→ REQUIRED TASK
Find every line of the listing below where "Blender" appears, and copy it.
#### DATASET ROWS ####
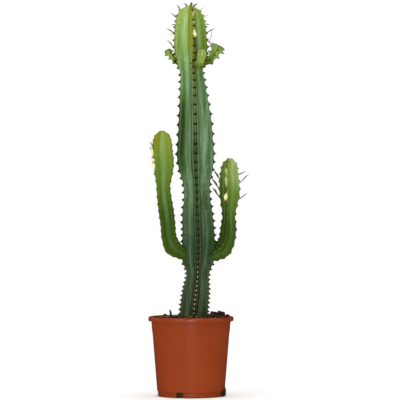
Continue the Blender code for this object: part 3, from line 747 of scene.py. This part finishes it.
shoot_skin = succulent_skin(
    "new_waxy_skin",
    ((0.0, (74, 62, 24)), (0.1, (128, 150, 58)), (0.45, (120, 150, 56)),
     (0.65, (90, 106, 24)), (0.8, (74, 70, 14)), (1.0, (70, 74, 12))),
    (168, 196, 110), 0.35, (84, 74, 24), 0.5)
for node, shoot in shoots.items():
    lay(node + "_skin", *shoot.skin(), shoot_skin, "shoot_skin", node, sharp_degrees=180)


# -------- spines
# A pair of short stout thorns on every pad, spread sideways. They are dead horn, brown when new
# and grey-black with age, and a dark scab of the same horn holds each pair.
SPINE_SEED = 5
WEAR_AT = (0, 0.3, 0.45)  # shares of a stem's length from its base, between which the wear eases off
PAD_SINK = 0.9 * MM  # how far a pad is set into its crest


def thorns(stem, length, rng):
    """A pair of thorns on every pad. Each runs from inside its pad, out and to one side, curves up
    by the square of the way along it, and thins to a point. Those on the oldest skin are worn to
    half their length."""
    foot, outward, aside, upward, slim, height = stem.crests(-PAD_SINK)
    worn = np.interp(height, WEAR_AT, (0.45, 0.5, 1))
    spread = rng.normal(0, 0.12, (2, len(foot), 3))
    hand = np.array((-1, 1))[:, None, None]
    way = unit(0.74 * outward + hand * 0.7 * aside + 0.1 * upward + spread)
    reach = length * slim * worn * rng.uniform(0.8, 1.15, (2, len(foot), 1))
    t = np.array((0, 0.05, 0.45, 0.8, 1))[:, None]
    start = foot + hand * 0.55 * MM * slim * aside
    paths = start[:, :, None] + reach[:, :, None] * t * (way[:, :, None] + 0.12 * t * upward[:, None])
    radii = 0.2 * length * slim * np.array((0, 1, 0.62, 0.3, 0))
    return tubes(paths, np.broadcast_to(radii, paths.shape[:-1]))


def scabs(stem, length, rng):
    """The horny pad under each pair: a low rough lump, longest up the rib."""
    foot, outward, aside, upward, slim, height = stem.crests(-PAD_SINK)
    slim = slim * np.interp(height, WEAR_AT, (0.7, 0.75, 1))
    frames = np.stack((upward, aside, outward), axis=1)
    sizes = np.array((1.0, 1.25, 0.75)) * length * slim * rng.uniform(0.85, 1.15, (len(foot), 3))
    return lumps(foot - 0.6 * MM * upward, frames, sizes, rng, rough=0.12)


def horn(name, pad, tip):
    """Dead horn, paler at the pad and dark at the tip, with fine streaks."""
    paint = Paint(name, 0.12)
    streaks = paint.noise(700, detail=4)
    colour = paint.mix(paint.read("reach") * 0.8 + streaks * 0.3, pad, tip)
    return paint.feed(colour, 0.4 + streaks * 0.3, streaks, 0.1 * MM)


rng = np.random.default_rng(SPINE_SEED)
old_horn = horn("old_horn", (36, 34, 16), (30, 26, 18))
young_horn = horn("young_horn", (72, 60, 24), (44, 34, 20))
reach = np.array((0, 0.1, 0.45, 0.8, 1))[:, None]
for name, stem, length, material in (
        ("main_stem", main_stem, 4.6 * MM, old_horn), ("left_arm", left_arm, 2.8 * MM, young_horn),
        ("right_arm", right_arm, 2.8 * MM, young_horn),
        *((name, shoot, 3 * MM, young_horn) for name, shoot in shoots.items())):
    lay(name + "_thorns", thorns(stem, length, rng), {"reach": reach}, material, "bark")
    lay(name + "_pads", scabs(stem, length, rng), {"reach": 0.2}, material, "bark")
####
#### DATASET ROWS ####
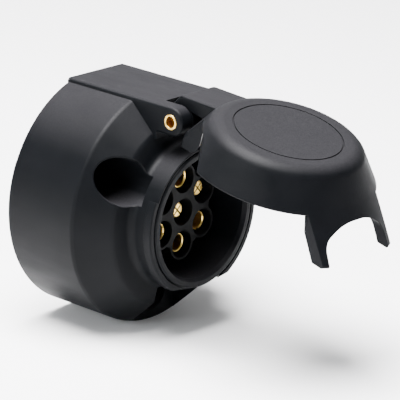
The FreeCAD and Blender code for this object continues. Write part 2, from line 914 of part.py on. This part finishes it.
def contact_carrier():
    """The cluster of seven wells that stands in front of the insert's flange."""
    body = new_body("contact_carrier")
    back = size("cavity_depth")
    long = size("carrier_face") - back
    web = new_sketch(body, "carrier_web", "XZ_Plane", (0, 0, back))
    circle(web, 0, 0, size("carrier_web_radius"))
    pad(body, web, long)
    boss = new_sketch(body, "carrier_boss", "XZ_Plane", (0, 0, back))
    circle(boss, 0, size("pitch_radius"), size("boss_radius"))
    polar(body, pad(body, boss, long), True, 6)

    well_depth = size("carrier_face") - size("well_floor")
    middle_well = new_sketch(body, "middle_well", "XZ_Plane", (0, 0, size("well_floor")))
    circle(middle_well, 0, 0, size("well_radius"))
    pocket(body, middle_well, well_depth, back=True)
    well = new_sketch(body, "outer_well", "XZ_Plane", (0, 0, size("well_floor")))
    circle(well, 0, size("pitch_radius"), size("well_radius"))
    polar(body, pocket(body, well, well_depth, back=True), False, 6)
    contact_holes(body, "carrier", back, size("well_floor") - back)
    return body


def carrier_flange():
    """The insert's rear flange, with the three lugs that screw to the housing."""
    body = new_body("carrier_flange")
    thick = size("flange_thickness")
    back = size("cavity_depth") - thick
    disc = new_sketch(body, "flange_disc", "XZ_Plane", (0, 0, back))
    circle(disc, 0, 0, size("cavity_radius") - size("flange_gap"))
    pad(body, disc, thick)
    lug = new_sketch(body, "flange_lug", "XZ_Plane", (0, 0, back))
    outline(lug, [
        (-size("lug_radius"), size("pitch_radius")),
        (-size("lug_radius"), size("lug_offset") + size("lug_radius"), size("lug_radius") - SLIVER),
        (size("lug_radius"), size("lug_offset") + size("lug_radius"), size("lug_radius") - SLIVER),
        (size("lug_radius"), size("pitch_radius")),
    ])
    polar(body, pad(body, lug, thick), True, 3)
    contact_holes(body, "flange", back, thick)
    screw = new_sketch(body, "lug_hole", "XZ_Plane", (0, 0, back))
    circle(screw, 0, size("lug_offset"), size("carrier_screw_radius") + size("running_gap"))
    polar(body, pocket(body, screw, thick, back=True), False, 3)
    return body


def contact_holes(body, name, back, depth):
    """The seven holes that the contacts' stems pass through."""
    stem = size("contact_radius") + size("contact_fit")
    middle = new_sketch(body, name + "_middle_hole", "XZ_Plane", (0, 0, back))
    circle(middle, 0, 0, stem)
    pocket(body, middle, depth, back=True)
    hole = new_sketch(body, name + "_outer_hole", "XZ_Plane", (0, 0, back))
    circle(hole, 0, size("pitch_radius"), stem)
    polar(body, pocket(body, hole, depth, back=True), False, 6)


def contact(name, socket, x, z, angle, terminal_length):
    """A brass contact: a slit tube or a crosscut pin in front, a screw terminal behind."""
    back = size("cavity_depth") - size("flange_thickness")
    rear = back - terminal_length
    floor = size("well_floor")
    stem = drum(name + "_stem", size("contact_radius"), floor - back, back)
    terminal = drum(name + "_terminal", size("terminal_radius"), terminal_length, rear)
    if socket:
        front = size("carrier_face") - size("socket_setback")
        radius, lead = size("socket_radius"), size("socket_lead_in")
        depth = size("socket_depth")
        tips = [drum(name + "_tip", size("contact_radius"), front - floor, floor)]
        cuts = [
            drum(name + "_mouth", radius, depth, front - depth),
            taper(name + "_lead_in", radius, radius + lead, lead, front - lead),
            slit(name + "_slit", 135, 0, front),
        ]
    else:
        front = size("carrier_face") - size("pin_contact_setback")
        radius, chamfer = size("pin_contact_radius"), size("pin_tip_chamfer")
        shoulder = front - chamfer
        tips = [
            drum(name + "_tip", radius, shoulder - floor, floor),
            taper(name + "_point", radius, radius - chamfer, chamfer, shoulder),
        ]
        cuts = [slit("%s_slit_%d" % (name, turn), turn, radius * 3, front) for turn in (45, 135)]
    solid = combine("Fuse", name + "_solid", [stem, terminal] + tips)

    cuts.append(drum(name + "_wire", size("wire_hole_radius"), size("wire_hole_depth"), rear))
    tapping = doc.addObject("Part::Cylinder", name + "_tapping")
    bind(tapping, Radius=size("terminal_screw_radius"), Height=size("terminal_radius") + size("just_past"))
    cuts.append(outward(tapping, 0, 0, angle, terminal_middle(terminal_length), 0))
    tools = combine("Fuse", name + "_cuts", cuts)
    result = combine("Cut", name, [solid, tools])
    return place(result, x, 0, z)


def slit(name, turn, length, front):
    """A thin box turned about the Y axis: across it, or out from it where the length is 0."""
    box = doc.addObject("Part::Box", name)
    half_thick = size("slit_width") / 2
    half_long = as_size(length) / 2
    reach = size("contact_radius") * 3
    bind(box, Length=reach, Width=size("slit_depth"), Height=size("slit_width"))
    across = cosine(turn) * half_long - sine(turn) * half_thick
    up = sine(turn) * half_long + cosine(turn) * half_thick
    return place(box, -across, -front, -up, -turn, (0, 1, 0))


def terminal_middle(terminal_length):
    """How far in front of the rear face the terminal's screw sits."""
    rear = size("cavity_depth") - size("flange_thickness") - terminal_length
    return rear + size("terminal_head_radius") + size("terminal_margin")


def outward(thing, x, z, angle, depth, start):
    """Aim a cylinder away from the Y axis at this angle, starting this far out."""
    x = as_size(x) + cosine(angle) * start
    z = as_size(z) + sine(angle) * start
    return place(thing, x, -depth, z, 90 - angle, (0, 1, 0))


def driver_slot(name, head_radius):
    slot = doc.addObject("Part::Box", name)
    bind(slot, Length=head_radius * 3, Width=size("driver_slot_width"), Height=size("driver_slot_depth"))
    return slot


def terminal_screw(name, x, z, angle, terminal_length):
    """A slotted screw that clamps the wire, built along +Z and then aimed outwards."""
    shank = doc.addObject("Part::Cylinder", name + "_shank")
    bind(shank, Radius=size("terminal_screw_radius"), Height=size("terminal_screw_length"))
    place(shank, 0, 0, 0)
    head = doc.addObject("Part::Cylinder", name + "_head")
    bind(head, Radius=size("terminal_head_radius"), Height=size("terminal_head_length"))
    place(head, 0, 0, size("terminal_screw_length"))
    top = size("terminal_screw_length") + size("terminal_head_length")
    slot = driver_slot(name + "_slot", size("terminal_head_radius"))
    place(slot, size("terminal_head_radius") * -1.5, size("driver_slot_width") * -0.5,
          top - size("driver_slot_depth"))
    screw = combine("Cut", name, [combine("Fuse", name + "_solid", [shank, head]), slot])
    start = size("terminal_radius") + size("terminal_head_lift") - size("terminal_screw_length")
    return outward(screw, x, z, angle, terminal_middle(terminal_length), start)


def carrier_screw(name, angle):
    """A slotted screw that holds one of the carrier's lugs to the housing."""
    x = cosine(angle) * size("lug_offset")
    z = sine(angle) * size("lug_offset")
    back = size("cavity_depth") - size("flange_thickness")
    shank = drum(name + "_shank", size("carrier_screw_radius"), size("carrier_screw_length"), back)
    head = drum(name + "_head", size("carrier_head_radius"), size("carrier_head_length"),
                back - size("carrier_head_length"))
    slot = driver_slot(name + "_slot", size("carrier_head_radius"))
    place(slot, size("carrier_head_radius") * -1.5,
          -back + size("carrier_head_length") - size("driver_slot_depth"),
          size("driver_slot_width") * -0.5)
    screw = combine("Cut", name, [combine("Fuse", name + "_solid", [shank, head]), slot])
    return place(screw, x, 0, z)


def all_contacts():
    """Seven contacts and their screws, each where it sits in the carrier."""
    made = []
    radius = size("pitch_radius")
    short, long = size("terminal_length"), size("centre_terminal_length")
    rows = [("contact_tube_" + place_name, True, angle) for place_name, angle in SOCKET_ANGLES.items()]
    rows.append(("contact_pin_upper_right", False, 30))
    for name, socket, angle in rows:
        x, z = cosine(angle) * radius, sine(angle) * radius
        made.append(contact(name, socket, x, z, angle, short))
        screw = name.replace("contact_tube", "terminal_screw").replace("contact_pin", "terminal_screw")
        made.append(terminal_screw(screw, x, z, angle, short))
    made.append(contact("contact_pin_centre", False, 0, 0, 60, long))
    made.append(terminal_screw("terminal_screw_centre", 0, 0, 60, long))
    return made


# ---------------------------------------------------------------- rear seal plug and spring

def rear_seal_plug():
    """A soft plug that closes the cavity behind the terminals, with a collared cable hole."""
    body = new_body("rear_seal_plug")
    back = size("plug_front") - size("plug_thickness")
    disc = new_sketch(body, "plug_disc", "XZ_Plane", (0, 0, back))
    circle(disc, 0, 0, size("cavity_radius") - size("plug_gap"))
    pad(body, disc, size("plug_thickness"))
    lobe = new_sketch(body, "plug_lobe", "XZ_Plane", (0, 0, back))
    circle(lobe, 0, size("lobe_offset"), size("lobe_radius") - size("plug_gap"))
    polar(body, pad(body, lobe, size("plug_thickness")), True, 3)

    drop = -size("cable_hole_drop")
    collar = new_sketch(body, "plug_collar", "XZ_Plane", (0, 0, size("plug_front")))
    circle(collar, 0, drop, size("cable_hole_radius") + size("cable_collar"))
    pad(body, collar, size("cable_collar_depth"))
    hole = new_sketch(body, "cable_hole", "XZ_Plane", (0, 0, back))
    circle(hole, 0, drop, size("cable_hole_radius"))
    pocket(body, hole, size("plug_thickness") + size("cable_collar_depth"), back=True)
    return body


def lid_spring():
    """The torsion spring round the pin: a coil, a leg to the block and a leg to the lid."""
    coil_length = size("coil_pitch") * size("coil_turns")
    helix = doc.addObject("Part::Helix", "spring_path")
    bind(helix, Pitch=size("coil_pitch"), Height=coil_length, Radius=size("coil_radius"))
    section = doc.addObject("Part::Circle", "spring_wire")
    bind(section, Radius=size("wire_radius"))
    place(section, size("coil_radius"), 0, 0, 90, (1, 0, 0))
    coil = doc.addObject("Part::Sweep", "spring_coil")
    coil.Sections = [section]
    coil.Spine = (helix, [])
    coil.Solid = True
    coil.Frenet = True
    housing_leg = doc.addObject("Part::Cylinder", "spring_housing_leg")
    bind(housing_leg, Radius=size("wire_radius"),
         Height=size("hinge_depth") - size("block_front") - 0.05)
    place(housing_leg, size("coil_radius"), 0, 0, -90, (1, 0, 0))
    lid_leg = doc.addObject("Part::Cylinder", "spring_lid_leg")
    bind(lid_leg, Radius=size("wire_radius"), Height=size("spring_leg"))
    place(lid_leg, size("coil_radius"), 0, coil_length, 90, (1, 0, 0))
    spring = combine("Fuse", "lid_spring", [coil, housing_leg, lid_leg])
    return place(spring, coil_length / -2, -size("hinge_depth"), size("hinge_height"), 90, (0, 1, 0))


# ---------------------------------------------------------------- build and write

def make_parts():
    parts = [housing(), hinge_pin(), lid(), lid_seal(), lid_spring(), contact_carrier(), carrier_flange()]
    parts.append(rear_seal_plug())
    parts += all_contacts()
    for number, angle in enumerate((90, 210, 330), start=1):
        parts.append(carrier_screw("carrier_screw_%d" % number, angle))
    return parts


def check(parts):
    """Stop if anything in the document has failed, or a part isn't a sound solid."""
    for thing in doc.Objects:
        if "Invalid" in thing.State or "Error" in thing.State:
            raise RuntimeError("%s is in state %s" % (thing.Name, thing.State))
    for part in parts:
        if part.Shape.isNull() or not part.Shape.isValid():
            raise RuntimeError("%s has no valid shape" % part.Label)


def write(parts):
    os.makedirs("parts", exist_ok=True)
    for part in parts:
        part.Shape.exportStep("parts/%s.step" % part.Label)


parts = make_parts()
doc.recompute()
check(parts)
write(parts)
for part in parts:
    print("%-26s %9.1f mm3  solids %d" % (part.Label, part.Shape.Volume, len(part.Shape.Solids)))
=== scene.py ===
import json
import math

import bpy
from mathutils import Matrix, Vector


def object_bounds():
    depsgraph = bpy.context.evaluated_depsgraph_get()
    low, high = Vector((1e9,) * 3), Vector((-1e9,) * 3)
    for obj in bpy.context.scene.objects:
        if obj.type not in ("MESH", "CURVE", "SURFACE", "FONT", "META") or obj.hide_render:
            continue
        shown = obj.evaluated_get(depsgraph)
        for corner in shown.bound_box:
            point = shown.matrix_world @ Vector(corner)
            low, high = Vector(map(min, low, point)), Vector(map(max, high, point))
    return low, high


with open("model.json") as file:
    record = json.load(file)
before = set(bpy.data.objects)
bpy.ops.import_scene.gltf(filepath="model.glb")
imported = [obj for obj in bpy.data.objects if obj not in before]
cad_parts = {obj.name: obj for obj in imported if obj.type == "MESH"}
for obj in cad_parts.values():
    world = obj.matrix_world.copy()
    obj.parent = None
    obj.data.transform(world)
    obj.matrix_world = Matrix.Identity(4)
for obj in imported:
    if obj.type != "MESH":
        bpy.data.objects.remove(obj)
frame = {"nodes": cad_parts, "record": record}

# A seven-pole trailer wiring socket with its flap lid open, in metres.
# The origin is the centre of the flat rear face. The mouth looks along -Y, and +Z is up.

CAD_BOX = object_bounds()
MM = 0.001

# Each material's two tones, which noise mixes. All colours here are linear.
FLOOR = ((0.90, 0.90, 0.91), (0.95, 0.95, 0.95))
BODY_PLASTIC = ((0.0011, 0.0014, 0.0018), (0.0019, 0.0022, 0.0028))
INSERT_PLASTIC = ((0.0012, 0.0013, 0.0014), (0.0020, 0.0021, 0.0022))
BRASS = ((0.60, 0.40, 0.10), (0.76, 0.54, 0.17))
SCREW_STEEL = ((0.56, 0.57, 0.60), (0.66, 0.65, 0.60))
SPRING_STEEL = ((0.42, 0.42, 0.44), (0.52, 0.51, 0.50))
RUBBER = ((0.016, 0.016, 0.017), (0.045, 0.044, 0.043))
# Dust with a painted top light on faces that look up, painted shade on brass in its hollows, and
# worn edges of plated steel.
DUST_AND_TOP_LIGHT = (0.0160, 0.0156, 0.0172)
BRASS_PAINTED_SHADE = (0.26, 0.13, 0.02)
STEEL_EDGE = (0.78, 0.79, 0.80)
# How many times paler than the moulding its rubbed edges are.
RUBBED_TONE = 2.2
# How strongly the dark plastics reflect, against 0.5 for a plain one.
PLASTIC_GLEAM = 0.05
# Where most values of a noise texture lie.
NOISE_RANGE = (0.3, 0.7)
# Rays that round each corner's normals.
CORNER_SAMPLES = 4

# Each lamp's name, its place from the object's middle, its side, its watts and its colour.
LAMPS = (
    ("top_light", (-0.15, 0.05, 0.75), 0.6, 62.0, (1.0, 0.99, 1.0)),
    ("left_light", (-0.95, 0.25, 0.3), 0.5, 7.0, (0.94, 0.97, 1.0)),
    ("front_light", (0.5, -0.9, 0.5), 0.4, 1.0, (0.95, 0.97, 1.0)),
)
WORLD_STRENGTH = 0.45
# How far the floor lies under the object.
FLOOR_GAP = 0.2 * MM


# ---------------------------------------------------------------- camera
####
→ EXERCISE OUTPUT
Continue the Blender code for this object: part 3, from line 747 of scene.py. This part finishes it.
The FreeCAD and Blender code for this object continues. Write part 2, from line 914 of part.py on. This part finishes it.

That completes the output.